• **Written problem**: Locate the line bearing "for node in" in the material below, then reproduce it and each following line up to and including the line bearing "imported = [obj".

• **Material**:
━━━━━━━━━━━━━━━━━━━━━━━━━━━━━━
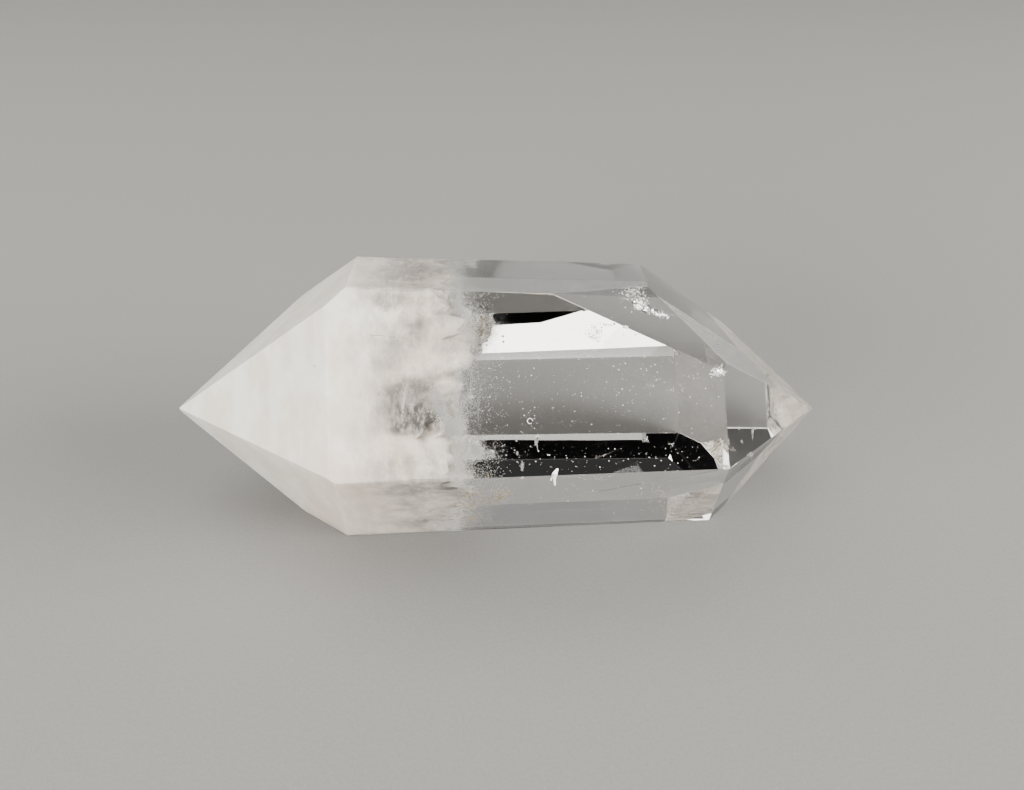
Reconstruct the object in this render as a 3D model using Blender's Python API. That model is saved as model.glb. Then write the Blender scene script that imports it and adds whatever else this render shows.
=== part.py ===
"""Double terminated quartz crystal, polished, lying on one of its long facets.

One solid: six long facets round the axis and a point of faceted cuts at each end,
with the tips worn blunt and a few shell-shaped chips near the right point.
The axis runs along X. The origin is the middle of the bottom of the crystal's box.
"""

from math import cos, radians, sin

import bmesh
import bpy
from mathutils import Matrix, Vector

MM = 0.001

# A facet is a flat cut, given by three driving values:
#   turn   degrees round the axis, from straight to the front (-Y) upwards
#   tilt   degrees of lean towards the right tip (+X)
#   reach  millimetres from the middle of the axis to the cut
AXIS_HEIGHT = 13.9  # the axis above the facet that it lies on
LONG_FACETS = {
    "top": (101.0, 3.5, 21.5),
    "front_upper": (35.0, 0.0, 24.0),
    "front_lower": (-35.5, -0.5, 15.7),
    "bottom": (-90.0, 0.0, AXIS_HEIGHT),
    "back_lower": (-145.5, 2.5, 19.0),
    "back_upper": (148.0, 2.0, 14.1),
}
LEFT_POINT = {
    "top": (101.0, -38.0, 29.6),
    "front_upper": (35.5, -43.0, 32.3),
    "front_lower": (-32.5, -36.5, 25.8),
    "bottom": (-93.5, -47.0, 30.7),
    "back_lower": (-145.5, -46.0, 30.5),
    "back_upper": (156.0, -38.5, 28.1),
}
RIGHT_POINT = {
    "top": (95.5, 40.0, 27.2),
    "bevel": (66.5, 14.5, 27.3),  # the extra cut between the long facets and the point
    "front_upper": (35.5, 50.5, 33.8),
    "front_lower": (-27.5, 40.5, 29.7),
    "bottom": (-105.5, 39.5, 30.0),
    "back_lower": (-146.0, 40.5, 29.9),
    "back_upper": (151.0, 49.5, 33.3),
}

HALF_LENGTH = 45.0  # middle of the axis to a sharp tip
LEFT_TIP_WEAR = 0.8  # what is worn off each sharp tip
RIGHT_TIP_WEAR = 0.4

# A chip is a shallow scoop: its place on the surface and the way it faces, both measured from
# the middle of the axis, then its radius and its depth, in millimetres.
CHIPS = {
    "bevel_shell": ((15.3, -11.3, 21.5), (0.25, -0.39, 0.89), 0.8, 0.25),
    "shoulder_nick": ((17.3, -11.9, 20.7), (0.25, -0.39, 0.89), 0.5, 0.12),
    "upper_corner": ((23.7, -18.1, 16.0), (0.4, -0.6, 0.7), 0.5, 0.15),
    "front_corner": ((23.8, -24.3, 7.2), (0.6, -1.0, 0.1), 0.6, 0.25),
}
CHIP_CURVE = 2.2  # the scoop's ball radius, in chip radii
BALL_DETAIL = 3

STOCK = 60.0  # half the side of the block that the facets are cut from
SEAM = 1e-7  # corners nearer than this, in metres, are one corner
FLATNESS = radians(0.01)


def remove_scene_objects():
    for old in list(bpy.data.objects):
        bpy.data.objects.remove(old, do_unlink=True)


def facet_direction(turn, tilt):
    """Outward normal of a cut at that turn round the axis and lean along it."""
    round_axis, along = radians(turn), radians(tilt)
    return Vector(
        (
            sin(along),
            -cos(along) * cos(round_axis),
            cos(along) * sin(round_axis),
        )
    )


def cut_flat(bm, normal, reach):
    """Cuts off all that lies more than reach millimetres out along normal, and caps the cut."""
    everything = bm.verts[:] + bm.edges[:] + bm.faces[:]
    cut = bmesh.ops.bisect_plane(
        bm,
        geom=everything,
        dist=SEAM,
        plane_co=normal * reach * MM,
        plane_no=normal,
        clear_outer=True,
    )
    rim = [e for e in cut["geom_cut"] if isinstance(e, bmesh.types.BMEdge)]
    if rim:
        bmesh.ops.edgeloop_fill(bm, edges=rim)


def cut_crystal():
    """The faceted body, centred on the middle of its axis."""
    bm = bmesh.new()
    bmesh.ops.create_cube(bm, size=2.0 * STOCK * MM)
    for group in (LONG_FACETS, LEFT_POINT, RIGHT_POINT):
        for turn, tilt, reach in group.values():
            cut_flat(bm, facet_direction(turn, tilt), reach)
    cut_flat(bm, Vector((-1.0, 0.0, 0.0)), HALF_LENGTH - LEFT_TIP_WEAR)
    cut_flat(bm, Vector((1.0, 0.0, 0.0)), HALF_LENGTH - RIGHT_TIP_WEAR)
    bmesh.ops.remove_doubles(bm, verts=bm.verts[:], dist=SEAM)
    bmesh.ops.dissolve_limit(
        bm,
        angle_limit=FLATNESS,
        verts=bm.verts[:],
        edges=bm.edges[:],
    )
    bmesh.ops.recalc_face_normals(bm, faces=bm.faces[:])
    return bm


def chip_cutter(name, place, facing, radius, depth):
    """A ball sunk so far into the surface that it leaves a scoop of that radius and depth."""
    ball_radius = radius * CHIP_CURVE
    out = Vector(facing).normalized()
    centre = (Vector(place) + out * (ball_radius - depth)) * MM
    bm = bmesh.new()
    bmesh.ops.create_icosphere(
        bm,
        subdivisions=BALL_DETAIL,
        radius=ball_radius * MM,
        matrix=Matrix.Translation(centre),
    )
    mesh = bpy.data.meshes.new(name)
    bm.to_mesh(mesh)
    bm.free()
    cutter = bpy.data.objects.new(name, mesh)
    bpy.context.collection.objects.link(cutter)
    cutter.hide_render = True
    cutter.display_type = "WIRE"
    return cutter


def clear_quartz():
    material = bpy.data.materials.new("clear_quartz")
    material.use_nodes = True
    shader = material.node_tree.nodes["Principled BSDF"]
    shader.inputs["Base Color"].default_value = (0.93, 0.92, 0.9, 1.0)
    shader.inputs["Roughness"].default_value = 0.03
    shader.inputs["Metallic"].default_value = 0.0
    shader.inputs["IOR"].default_value = 1.547
    shader.inputs["Transmission Weight"].default_value = 1.0
    return material


def build_crystal():
    bm = cut_crystal()
    corners = [v.co for v in bm.verts]
    low = Vector(min(c[i] for c in corners) for i in range(3))
    high = Vector(max(c[i] for c in corners) for i in range(3))
    to_origin = -Vector(((low.x + high.x) / 2.0, (low.y + high.y) / 2.0, low.z))
    bmesh.ops.translate(bm, vec=to_origin, verts=bm.verts[:])
    mesh = bpy.data.meshes.new("quartz_crystal")
    bm.to_mesh(mesh)
    bm.free()
    crystal = bpy.data.objects.new("quartz_crystal", mesh)
    bpy.context.collection.objects.link(crystal)
    mesh.materials.append(clear_quartz())
    for name, (place, facing, radius, depth) in CHIPS.items():
        cutter = chip_cutter(name, place, facing, radius, depth)
        cutter.location = to_origin
        scoop = crystal.modifiers.new(name, "BOOLEAN")
        scoop.operation = "DIFFERENCE"
        scoop.solver = "EXACT"
        scoop.object = cutter
    return crystal


remove_scene_objects()
build_crystal()
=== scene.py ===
# Double terminated quartz crystal: one clear polished piece, milky towards its left point
from itertools import combinations
from math import cos, radians, sin, tan

import bpy
import numpy as np
from mathutils import Matrix, Vector


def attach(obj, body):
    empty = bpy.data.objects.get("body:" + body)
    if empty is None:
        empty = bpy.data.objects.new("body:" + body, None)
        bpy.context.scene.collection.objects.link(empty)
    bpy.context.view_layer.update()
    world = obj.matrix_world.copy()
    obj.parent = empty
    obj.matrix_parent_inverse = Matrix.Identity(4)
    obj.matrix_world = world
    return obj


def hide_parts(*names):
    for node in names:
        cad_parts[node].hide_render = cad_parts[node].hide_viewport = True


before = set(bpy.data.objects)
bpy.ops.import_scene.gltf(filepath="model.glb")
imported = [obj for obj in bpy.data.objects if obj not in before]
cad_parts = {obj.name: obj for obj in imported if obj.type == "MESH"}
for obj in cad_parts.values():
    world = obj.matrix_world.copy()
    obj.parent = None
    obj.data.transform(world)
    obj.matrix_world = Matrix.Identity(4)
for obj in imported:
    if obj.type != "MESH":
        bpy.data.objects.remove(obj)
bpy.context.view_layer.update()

mm = 0.001
print("frame loaded")


# shared helpers: noise, meshes and shader nodes
def makeNoise(seed, cells=32):
    # random values on a cubic lattice that repeats, blended smoothly in between
    lattice = np.random.default_rng(seed).random((cells, cells, cells))

    def noise(points):
        base = np.floor(points).astype(int)
        part = points - base
        part = part * part * (3.0 - 2.0 * part)
        total = np.zeros(len(points))
        for corner in np.ndindex(2, 2, 2):
            step = np.array(corner)
            share = np.where(step == 1, part, 1.0 - part).prod(axis=1)
            at = (base + step) % cells
            total += share * lattice[at[:, 0], at[:, 1], at[:, 2]]
        return total

    return noise


def fractal(noise, points, size, octaves=4):
    # layers of noise, each half as large and half as strong as the one before, scaled to 0..1
    total, strength, weight = np.zeros(len(points)), 1.0, 0.0
    for octave in range(octaves):
        total += strength * noise(points / size * 2.0**octave + 7.3 * octave)
        weight += strength
        strength *= 0.5
    return total / weight


def smoothStep(low, high, value):
    t = np.clip((value - low) / (high - low), 0.0, 1.0)
    return t * t * (3.0 - 2.0 * t)


def meshFrom(name, points, faces, smooth=False):
    # points as an array of rows, faces as one array of rows of equal length
    mesh = bpy.data.meshes.new(name)
    faces = np.asarray(faces, dtype=np.int32)
    sides = faces.shape[1]
    mesh.vertices.add(len(points))
    mesh.vertices.foreach_set("co", np.asarray(points, dtype=np.float32).ravel())
    mesh.loops.add(faces.size)
    mesh.loops.foreach_set("vertex_index", faces.ravel())
    mesh.polygons.add(len(faces))
    mesh.polygons.foreach_set("loop_start", np.arange(len(faces), dtype=np.int32) * sides)
    mesh.polygons.foreach_set("use_smooth", np.full(len(faces), smooth))
    mesh.update(calc_edges=True)
    mesh.validate()
    return mesh


def acrossAxes(normal):
    # two directions across the normal; any slanted start will do
    sideways = np.cross(normal, (0.31, 0.57, 0.76))
    sideways /= np.linalg.norm(sideways)
    return sideways, np.cross(normal, sideways)


def ringWalls(start, rings, sides):
    # the walls between neighbouring rings; corner k of ring j is start + j * sides + k
    around = np.arange(sides)
    rows = start + np.arange(rings - 1)[:, None] * sides
    a, b = rows + around, rows + np.roll(around, -1)
    return np.stack([a, b, b + sides, a + sides], axis=-1).reshape(-1, 4)


def addObject(name, data):
    thing = bpy.data.objects.new(name, data)
    bpy.context.collection.objects.link(thing)
    return thing


def addPiece(name, mesh, material):
    piece = addObject(name, mesh)
    mesh.materials.append(material)
    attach(piece, "root")
    return piece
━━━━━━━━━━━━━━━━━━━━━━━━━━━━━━
• **Final result**:
    for node in names:
        cad_parts[node].hide_render = cad_parts[node].hide_viewport = True


before = set(bpy.data.objects)
bpy.ops.import_scene.gltf(filepath="model.glb")
imported = [obj for obj in bpy.data.objects if obj not in before]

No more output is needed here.